▸ Task details
Write the data out again in full, with no departure from the original.

==============================

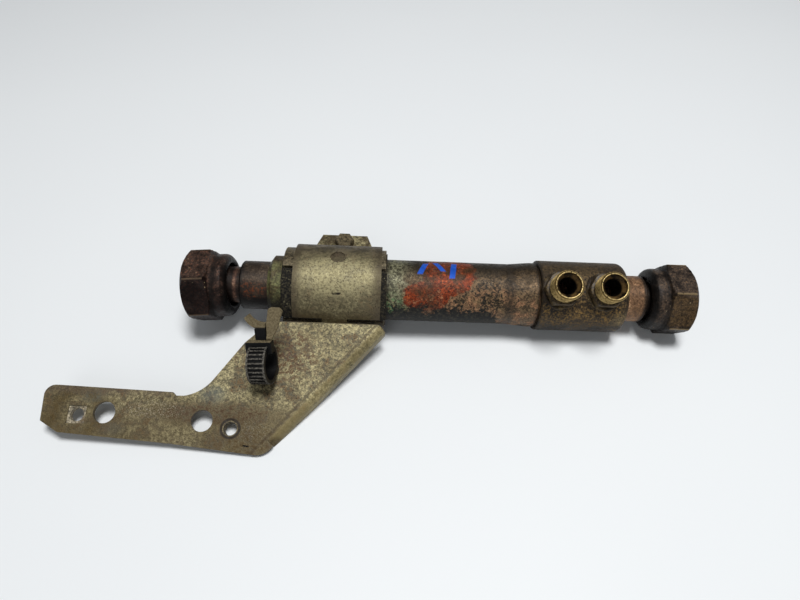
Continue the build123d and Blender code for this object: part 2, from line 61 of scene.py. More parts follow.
class Coat:
    """One procedural material. Its coordinates are the piece's own, in millimetres."""

    def __init__(self, name):
        self.mat = bpy.data.materials.new(name)
        self.mat.use_nodes = True
        self.tree = self.mat.node_tree
        self.bsdf = self.tree.nodes["Principled BSDF"]
        self.bump_in = None
        place = self.add("ShaderNodeTexCoord").outputs["Object"]
        in_mm = self.add("ShaderNodeVectorMath", operation="SCALE")
        self.put(in_mm.inputs[0], place)
        in_mm.inputs["Scale"].default_value = 1000.0
        self.p = in_mm.outputs[0]
        split = self.add("ShaderNodeSeparateXYZ")
        self.put(split.inputs[0], self.p)
        self.x, self.y, self.z = split.outputs

    def add(self, kind, **props):
        node = self.tree.nodes.new(kind)
        for key, value in props.items():
            setattr(node, key, value)
        return node

    def put(self, socket, value):
        if isinstance(value, bpy.types.NodeSocket):
            self.tree.links.new(value, socket)
        else:
            socket.default_value = value

    def math(self, operation, *values):
        node = self.add("ShaderNodeMath", operation=operation)
        for socket, value in zip(node.inputs, values):
            self.put(socket, value)
        return node.outputs[0]

    def step(self, value, low, high):
        """0 at low, 1 at high, smooth between; low may be above high."""
        node = self.add("ShaderNodeMapRange", interpolation_type="SMOOTHSTEP")
        flip = low > high
        for key, number in (("Value", value), ("From Min", min(low, high)),
                            ("From Max", max(low, high)), ("To Min", float(flip)),
                            ("To Max", float(not flip))):
            self.put(node.inputs[key], number)
        return node.outputs[0]

    def scaled(self, size, offset):
        """The coordinates, with size millimetres to the unit."""
        place = self.add("ShaderNodeMapping")
        self.put(place.inputs["Vector"], self.p)
        place.inputs["Location"].default_value = offset
        place.inputs["Scale"].default_value = [1 / size] * 3
        return place.outputs[0]

    def noise(self, size, detail=5.0, rough=0.6, warp=0.0, shift=0.0):
        """Cloudy texture from 0 to 1, with features about size millimetres across."""
        node = self.add("ShaderNodeTexNoise")
        self.put(node.inputs["Vector"], self.scaled(size, (shift, shift * 1.7, -shift)))
        node.inputs["Scale"].default_value = 1.0
        node.inputs["Detail"].default_value = detail
        node.inputs["Roughness"].default_value = rough
        node.inputs["Distortion"].default_value = warp
        return node.outputs[0]

    def cells(self, size, low, high, shift=0.0):
        """1 inside small scattered spots."""
        node = self.add("ShaderNodeTexVoronoi")
        self.put(node.inputs["Vector"], self.scaled(size, (shift, -shift, shift * 0.6)))
        node.inputs["Scale"].default_value = 1.0
        return self.step(node.outputs["Distance"], high, low)

    def mix(self, amount, first, second, blend="MIX"):
        """Colour between first and second."""
        node = self.add("ShaderNodeMix", data_type="RGBA", blend_type=blend)
        for socket, value in zip((node.inputs[0], node.inputs[6], node.inputs[7]),
                                 (amount, first, second)):
            self.put(socket, value)
        return node.outputs[2]

    def blend(self, amount, first, second):
        """Number between first and second."""
        node = self.add("ShaderNodeMix", data_type="FLOAT")
        for socket, value in zip((node.inputs[0], node.inputs[2], node.inputs[3]),
                                 (amount, first, second)):
            self.put(socket, value)
        return node.outputs[0]

    def over(self, color, mask, paint, amount=1.0):
        """Lays a paint, in 0-255 display values, over a colour where the mask is 1."""
        if amount < 1.0:
            mask = self.math("MULTIPLY", mask, amount)
        return self.mix(mask, color, rgb(*paint))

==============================

▸ Written response
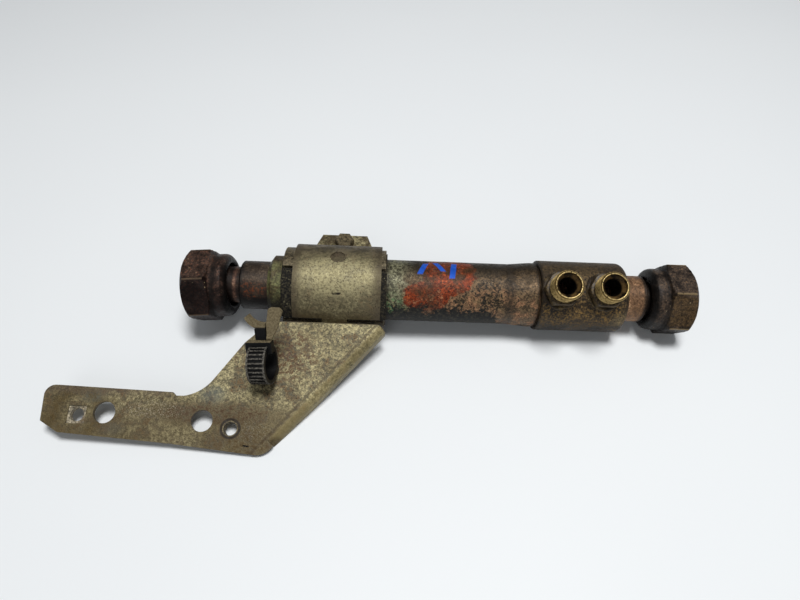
Continue the build123d and Blender code for this object: part 2, from line 61 of scene.py. More parts follow.
class Coat:
    """One procedural material. Its coordinates are the piece's own, in millimetres."""

    def __init__(self, name):
        self.mat = bpy.data.materials.new(name)
        self.mat.use_nodes = True
        self.tree = self.mat.node_tree
        self.bsdf = self.tree.nodes["Principled BSDF"]
        self.bump_in = None
        place = self.add("ShaderNodeTexCoord").outputs["Object"]
        in_mm = self.add("ShaderNodeVectorMath", operation="SCALE")
        self.put(in_mm.inputs[0], place)
        in_mm.inputs["Scale"].default_value = 1000.0
        self.p = in_mm.outputs[0]
        split = self.add("ShaderNodeSeparateXYZ")
        self.put(split.inputs[0], self.p)
        self.x, self.y, self.z = split.outputs

    def add(self, kind, **props):
        node = self.tree.nodes.new(kind)
        for key, value in props.items():
            setattr(node, key, value)
        return node

    def put(self, socket, value):
        if isinstance(value, bpy.types.NodeSocket):
            self.tree.links.new(value, socket)
        else:
            socket.default_value = value

    def math(self, operation, *values):
        node = self.add("ShaderNodeMath", operation=operation)
        for socket, value in zip(node.inputs, values):
            self.put(socket, value)
        return node.outputs[0]

    def step(self, value, low, high):
        """0 at low, 1 at high, smooth between; low may be above high."""
        node = self.add("ShaderNodeMapRange", interpolation_type="SMOOTHSTEP")
        flip = low > high
        for key, number in (("Value", value), ("From Min", min(low, high)),
                            ("From Max", max(low, high)), ("To Min", float(flip)),
                            ("To Max", float(not flip))):
            self.put(node.inputs[key], number)
        return node.outputs[0]

    def scaled(self, size, offset):
        """The coordinates, with size millimetres to the unit."""
        place = self.add("ShaderNodeMapping")
        self.put(place.inputs["Vector"], self.p)
        place.inputs["Location"].default_value = offset
        place.inputs["Scale"].default_value = [1 / size] * 3
        return place.outputs[0]

    def noise(self, size, detail=5.0, rough=0.6, warp=0.0, shift=0.0):
        """Cloudy texture from 0 to 1, with features about size millimetres across."""
        node = self.add("ShaderNodeTexNoise")
        self.put(node.inputs["Vector"], self.scaled(size, (shift, shift * 1.7, -shift)))
        node.inputs["Scale"].default_value = 1.0
        node.inputs["Detail"].default_value = detail
        node.inputs["Roughness"].default_value = rough
        node.inputs["Distortion"].default_value = warp
        return node.outputs[0]

    def cells(self, size, low, high, shift=0.0):
        """1 inside small scattered spots."""
        node = self.add("ShaderNodeTexVoronoi")
        self.put(node.inputs["Vector"], self.scaled(size, (shift, -shift, shift * 0.6)))
        node.inputs["Scale"].default_value = 1.0
        return self.step(node.outputs["Distance"], high, low)

    def mix(self, amount, first, second, blend="MIX"):
        """Colour between first and second."""
        node = self.add("ShaderNodeMix", data_type="RGBA", blend_type=blend)
        for socket, value in zip((node.inputs[0], node.inputs[6], node.inputs[7]),
                                 (amount, first, second)):
            self.put(socket, value)
        return node.outputs[2]

    def blend(self, amount, first, second):
        """Number between first and second."""
        node = self.add("ShaderNodeMix", data_type="FLOAT")
        for socket, value in zip((node.inputs[0], node.inputs[2], node.inputs[3]),
                                 (amount, first, second)):
            self.put(socket, value)
        return node.outputs[0]

    def over(self, color, mask, paint, amount=1.0):
        """Lays a paint, in 0-255 display values, over a colour where the mask is 1."""
        if amount < 1.0:
            mask = self.math("MULTIPLY", mask, amount)
        return self.mix(mask, color, rgb(*paint))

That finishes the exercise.